Entire function with positive real part is constant (no Picard)

Question

A problem asks to show that an entire function on $\mathbb{C}$ with positive real part must be a constant. I spoke to a professor, and asked why not just use the Picard theorem. He said that we should try to aim the solution at the level of the problem, and that Picard was a little too high-powered for this problem.

How would I solve it in the absence of Picard's theorem? A related question: suppose we have an isolated singularity, near which $\Re (f)$ (alternately, $\Im (f)$) is bounded. How can we show the singularity is removable?
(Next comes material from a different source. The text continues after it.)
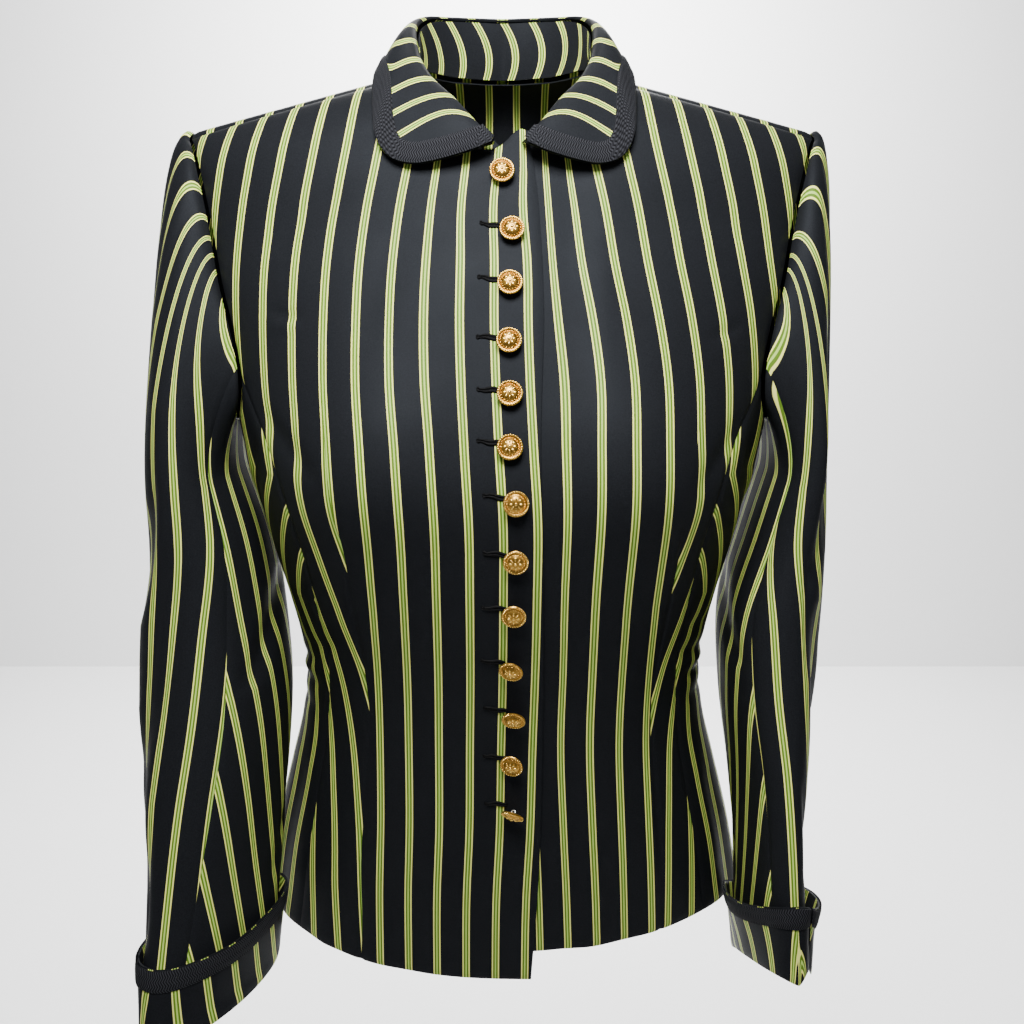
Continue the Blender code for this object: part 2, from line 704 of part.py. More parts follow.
def collar_rows(names):
    """Points of the whole collar along one of its lines, from the wearer's right end round to the left."""
    half = np.stack([column(COLLAR, COLLAR_COLUMNS, name, MM) for name in names], axis=1)
    left = half + np.array([COLLAR_SHIFT, 0, 0]) * fade(len(half))
    right = half * np.array([-1, 1, 1]) + np.array([COLLAR_SHIFT, 0, 0]) * fade(len(half))
    return np.concatenate([right, left[::-1][1:]])


def fade(count):
    """The collar's ends sit off centre with the front edge, its back does not."""
    return np.linspace(1, 0, count)[:, None] ** 1.5


def refine(points, count):
    """A smooth run of points through a line."""
    known = np.arange(len(points), dtype=float)
    at = np.linspace(0, len(points) - 1, count)
    return np.stack([smooth(at, known, points[:, axis]) for axis in range(3)], axis=1)


def collar_fall(count, low, high, rows):
    """The outer face of the turned-down collar between two shares of its width, from fold to edge."""
    fold = refine(collar_rows(("fold_x", "fold_y", "fold_z")), count)
    edge = refine(collar_rows(("edge_x", "edge_y", "edge_z")), count)
    out = edge - fold
    out[:, 2] = 0
    width = np.linalg.norm(edge - fold, axis=1, keepdims=True)
    out = out / np.linalg.norm(out, axis=1, keepdims=True)
    crest = fold + out * width * CREST_OUT + np.array([0, 0, 1.0]) * width * CREST_UP
    share = np.linspace(0, 1, rows)[:, None, None]
    share = low + (high - low) * share
    inward = fold - out * 0.2 * MM
    curve = inward * (1 - share) ** 2 + 2 * crest * share * (1 - share) + edge * share**2
    return curve, fold


def neckline_below(fold):
    """The point of the neckline below each point of the collar's fold."""
    over = np.linspace(0, NECK_SIDE, 30)
    heights = read(NECKLINE, NECK_COLUMNS, "front_height", over)
    front = skin(turn_at(over, heights), heights)
    heights = read(NECKLINE, NECK_COLUMNS, "back_height", over)
    back = skin(turn_at(over, heights, back=True), heights)
    line = np.concatenate([front, back[::-1]])
    bearing = np.arctan2(line[:, 0], -line[:, 1])
    order = np.argsort(bearing)
    toward = np.arctan2(np.abs(fold[:, 0]), -fold[:, 1])
    side = np.sign(fold[:, 0])
    found = [np.interp(toward, bearing[order], line[order, axis]) for axis in range(3)]
    found[0] = found[0] * side
    return np.stack(found, axis=1) + np.array([0, 0, STAND_STEP])


def make_collar():
    count = COLLAR_STEPS
    fall, fold = collar_fall(count, 0.0, 1.0, 7)
    seam = neckline_below(fold)
    normal = grid_normals(fall)
    upward = np.sign(np.sum(normal[..., 2]))
    normal = normal * upward
    wall("collar_fall", fall, fall - normal * COLLAR_WALL)
    braid, _ = collar_fall(count, BRAID_START, 1.0, 3)
    over = grid_normals(braid) * upward
    wall("collar_braid", braid + over * (SEAM_GAP + BRAID_WALL), braid + over * SEAM_GAP)
    share = np.linspace(0, 1, 4)[:, None, None]
    top = fold - np.array([0, 0, 1.0]) * (COLLAR_WALL + 1.2 * MM)
    stand = seam * (1 - share) + top * share
    away = np.cross(np.gradient(stand, axis=1), np.gradient(stand, axis=0))
    away = away / np.linalg.norm(away, axis=-1, keepdims=True)
    middle = away[1, count // 2]
    away = away * (1 if middle[1] > 0 else -1)
    wall("collar_stand", stand, stand - away * CLOTH)


def make_buttons():
    """Domed buttons on their shanks, each standing clear of the lapping front."""
    radius = column(BUTTON_PROFILE, BUTTON_COLUMNS, "radius", MM)
    height = column(BUTTON_PROFILE, BUTTON_COLUMNS, "height", MM)
    rim = float(height[int(np.argmax(radius))])
    for number, (level, reach, droop, turn) in enumerate(BUTTONS, start=1):
        foot, normal = front_frame(reach * MM, level * MM)
        lean = np.array([math.tan(math.radians(turn)), 0, -math.tan(math.radians(droop))])
        axis = (normal + lean) / np.linalg.norm(normal + lean)
        tilt = math.acos(min(1.0, float(np.dot(axis, normal))))
        shank_edge = radius[0] * math.sin(tilt)
        rim_edge = BUTTON_RADIUS * math.sin(tilt) - rim * math.cos(tilt)
        lift = max(shank_edge, rim_edge) + SEAM_GAP
        turned("button_%02d" % number, foot + normal * lift, axis, radius, height, BUTTON_SEGMENTS)


def front_frame(reach, level):
    """A point of the lapping front and the direction it faces."""
    tiny = 1 * MM

    def at(x, z):
        turn = turn_at(np.array(-x), z)
        return skin(turn, z) * np.array([-1, 1, 1])

    here = at(reach, level)
    across = at(reach + tiny, level) - at(reach - tiny, level)
    up = at(reach, level + tiny) - at(reach, level - tiny)
    normal = np.cross(across, up)
    return here, normal / np.linalg.norm(normal)


def turned(name, base, axis, radius, height, segments):
    """A round piece turned about an axis, closed at both ends."""
    side = np.cross(axis, np.array([0, 0, 1.0]))
    side = side / np.linalg.norm(side)
    up = np.cross(side, axis)
    mesh = bmesh.new()
    rings = []
    for far, rise in zip(radius, height):
        ring = []
        for step in range(segments):
            angle = 2 * math.pi * step / segments
            point = base + axis * rise + (side * math.cos(angle) + up * math.sin(angle)) * far
            ring.append(mesh.verts.new(point))
        rings.append(ring)
    for low, high in zip(rings, rings[1:]):
        for step in range(segments):
            after = (step + 1) % segments
            mesh.faces.new([low[step], low[after], high[after], high[step]])
    foot = mesh.verts.new(base + axis * height[0])
    crown = mesh.verts.new(base + axis * (height[-1] + 0.25 * MM))
    for step in range(segments):
        after = (step + 1) % segments
        mesh.faces.new([foot, rings[0][after], rings[0][step]])
        mesh.faces.new([crown, rings[-1][step], rings[-1][after]])
    return finish(name, mesh, 50)


def paint():
    """Each piece gets its material."""
    looks = {
        "button": ("gold", (0.78, 0.53, 0.17), 1.0, 0.3),
        "braid": ("braid", (0.012, 0.013, 0.016), 0.0, 0.85),
        "cloth": ("cloth", (0.02, 0.022, 0.03), 0.0, 0.5),
    }
    for piece in bpy.data.objects:
        kind = next((word for word in ("button", "braid") if word in piece.name), "cloth")
        name, color, metal, rough = looks[kind]
        look = bpy.data.materials.new(piece.name + "_" + name)
        look.use_nodes = True
        shader = look.node_tree.nodes["Principled BSDF"]
        shader.inputs["Base Color"].default_value = (*color, 1.0)
        shader.inputs["Metallic"].default_value = metal
        shader.inputs["Roughness"].default_value = rough
        piece.data.materials.append(look)


for old in list(bpy.data.objects):
    bpy.data.objects.remove(old)
make_body()
make_sleeves()
make_collar()
make_buttons()
paint()
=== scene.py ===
"""A tailored short jacket of striped cloth, worn and hollow, in a pale studio.

The torso, sleeves, collar and cuffs are thin shells of cloth on the frame's solids. Lengths in the tables
are in millimetres and angles in degrees; the front faces -Y and the wearer's left is +X.
"""

from __future__ import annotations

import logging
import math
from dataclasses import dataclass, field
from enum import Enum
from typing import Any, Callable, Sequence

import bpy
import numpy as np
from mathutils import Matrix, Vector

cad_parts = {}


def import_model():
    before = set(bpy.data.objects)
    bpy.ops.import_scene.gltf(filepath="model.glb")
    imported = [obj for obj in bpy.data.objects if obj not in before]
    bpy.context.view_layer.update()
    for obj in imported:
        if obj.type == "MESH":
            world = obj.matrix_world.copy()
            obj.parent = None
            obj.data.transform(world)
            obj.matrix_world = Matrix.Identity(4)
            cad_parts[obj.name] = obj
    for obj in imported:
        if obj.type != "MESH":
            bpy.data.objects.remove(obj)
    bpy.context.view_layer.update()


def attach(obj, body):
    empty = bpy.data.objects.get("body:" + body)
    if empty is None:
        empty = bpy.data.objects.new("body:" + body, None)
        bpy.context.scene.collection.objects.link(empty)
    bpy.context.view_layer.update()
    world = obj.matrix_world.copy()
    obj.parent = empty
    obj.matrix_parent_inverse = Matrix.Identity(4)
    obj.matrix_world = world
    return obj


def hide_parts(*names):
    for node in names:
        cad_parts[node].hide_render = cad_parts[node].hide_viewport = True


LOG = logging.getLogger("jacket")
MM = 0.001
CLOTH = 1.6 * MM
SEAM_GAP = 0.3 * MM
STRIPE_PITCH = 20 * MM
DEGREE = 2.6 * MM
Look = bpy.types.Material


class Hand(Enum):
    """Which side of the wearer a piece lies on."""

    RIGHT = "right"
    LEFT = "left"

    @property
    def side(self) -> np.ndarray:
        """Factor that turns a left-hand form into this hand's."""
        return np.array([-1.0 if self is Hand.RIGHT else 1.0, 1.0, 1.0])


class Held(Enum):
    """How a sheet of cloth is held."""

    HUNG = "hung"
    FOLDED = "folded"


class Slot(Enum):
    """Names of material slots."""

    CLOTH = "cloth"
    BRAID = "braid"
    BUTTON = "button"


@dataclass(frozen=True)
class Table:
    """A short table with named columns, read smoothly along its first."""

    columns: tuple[str, ...]
    rows: tuple[tuple[float, ...], ...]

    @classmethod
    def of(cls, columns: str, *rows: tuple[float, ...]) -> Table:
        """Args: columns: their names, spaced; rows: their values. Returns: the table."""
        return cls(tuple(columns.split()), rows)

    def column(self, name: str, scale: float = MM) -> np.ndarray:
        """Args: name: the column; scale: metres per unit. Returns: its values."""
        place = self.columns.index(name)
        return np.array([row[place] * scale for row in self.rows], dtype=float)

    def read(self, name: str, at: Any, key_scale: float = MM, scale: float = MM) -> np.ndarray:
        """Args: name: the column; at: where to read it. Returns: the smooth values there."""
        return smooth(at, self.column(self.columns[0], key_scale), self.column(name, scale))


def smooth(at: Any, known: np.ndarray, values: np.ndarray) -> np.ndarray:
    """Args: at: where; known, values: the curve's points. Returns: a smooth curve through them."""
    at = np.clip(np.asarray(at, dtype=float), known[0], known[-1])
    slopes = np.gradient(values, known)
    index = np.clip(np.searchsorted(known, at, side="right") - 1, 0, len(known) - 2)
    span = known[index + 1] - known[index]
    share = (at - known[index]) / span
    start = values[index] * (1 + 2 * share) + slopes[index] * span * share
    end = values[index + 1] * (3 - 2 * share) + slopes[index + 1] * span * (share - 1)
    return start * (1 - share) ** 2 + end * share**2


SECTIONS = Table.of(
    "height half_width front back front_square back_square",
    (-600, 185, 97, 117, 2.35, 2.3),
    (-560, 177, 97, 112, 2.35, 2.3),
    (-510, 167, 98, 104, 2.4, 2.3),
    (-460, 154, 100, 96, 2.4, 2.35),
    (-425, 145, 103, 91, 2.4, 2.4),
    (-395, 141, 107, 89, 2.45, 2.4),
    (-365, 142, 113, 90, 2.5, 2.4),
    (-330, 148, 121, 94, 2.6, 2.4),
    (-290, 158, 128, 101, 2.6, 2.4),
    (-250, 168, 130, 108, 2.6, 2.4),
    (-215, 176, 121, 113, 2.55, 2.4),
    (-183, 183, 109, 115, 2.5, 2.4),
    (-125, 195, 85, 113, 2.45, 2.4),
    (-92, 199, 70, 108, 2.4, 2.4),
    (-61, 202, 58, 99, 2.4, 2.35),
    (-30, 204, 46, 88, 2.4, 2.3),
    (10, 205, 38, 78, 2.4, 2.3),
    (60, 205, 38, 78, 2.4, 2.3),
)
ARMHOLE = Table.of(
    "height front_reach back_reach",
    (-216, 175.2, 175.2),
    (-212, 171, 174),
    (-203, 166, 171.5),
    (-185, 163.5, 170),
    (-160, 167.5, 172),
    (-125, 177, 178),
    (-92, 184, 185),
    (-61, 191.5, 192),
    (-43, 197, 197.5),
    (-28, 202, 202),
)
SEAMS = Table.of(
    "share side_front side_back",
    (0.0, 51, 127),
    (0.2, 51, 126),
    (0.42, 52, 125),
    (0.58, 48, 124),
    (0.75, 46, 121),
    (0.9, 51, 117),
    (1.0, 60, 113),
)
HEM = Table.of(
    "turn right left",
    (-20, -592, -572),
    (0, -591, -572),
    (25, -585, -566),
    (50, -573, -559),
    (90, -566, -562),
    (130, -570, -569),
    (180, -574, -574),
)
FRONT_EDGES = Table.of(
    "height lap_edge under_edge",
    (-600, 19, -12),
    (-520, 24, -12),
    (-430, 26, -12),
    (-300, 25, -12),
    (-220, 23, -12),
    (-130, 25, -12),
    (-95, 23.5, -12),
    (-55, 19.5, -12),
    (-32, 15, -12),
)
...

Yet another related problem: why is a positive harmonic function on Rn a constant? Mean value property seems not to be the way...

Answer 1

Write $f = u + iv$, where by assumption $u \geq 0$. Consider the analytic function

$$\exp(-f), \,\,\,\,\,\,\, |\exp(-f)| = |\exp(-u)|$$

What can we say about $\exp(-f)$? (Hint: Louiville's Theorem)

Answer 2

Compose your map with $e^{-z}$, and you get a bounded entire function.

Answer 3

Hint: a fractional linear transformation (aka Möbius transformation) takes a half-plane to a disk.

Answer 4

Let $f(z) $ be an entire and bounded function with real part bounded,then

$f(z)$ is entire$\implies \phi(z)=e^{f(z)}$ entire

$\implies \vert\phi(z)\vert=\vert e^{f(z)}\vert= e^{Re(f(z))} \le e^M$ ,Where $Re(z) \le M$ for some fixed $M \in \mathbb R$

$\implies \phi(z)$ is constant,by Liouville's theorem

$\implies\phi'(z)=e^{f(z)}f'(z)=0\forall z\in \mathbb C$

$\implies f'(z)=0 $ in $\mathbb C$,since $e^{f(z)}\neq 0$ in $\mathbb C$

$\implies f(z)$ is constant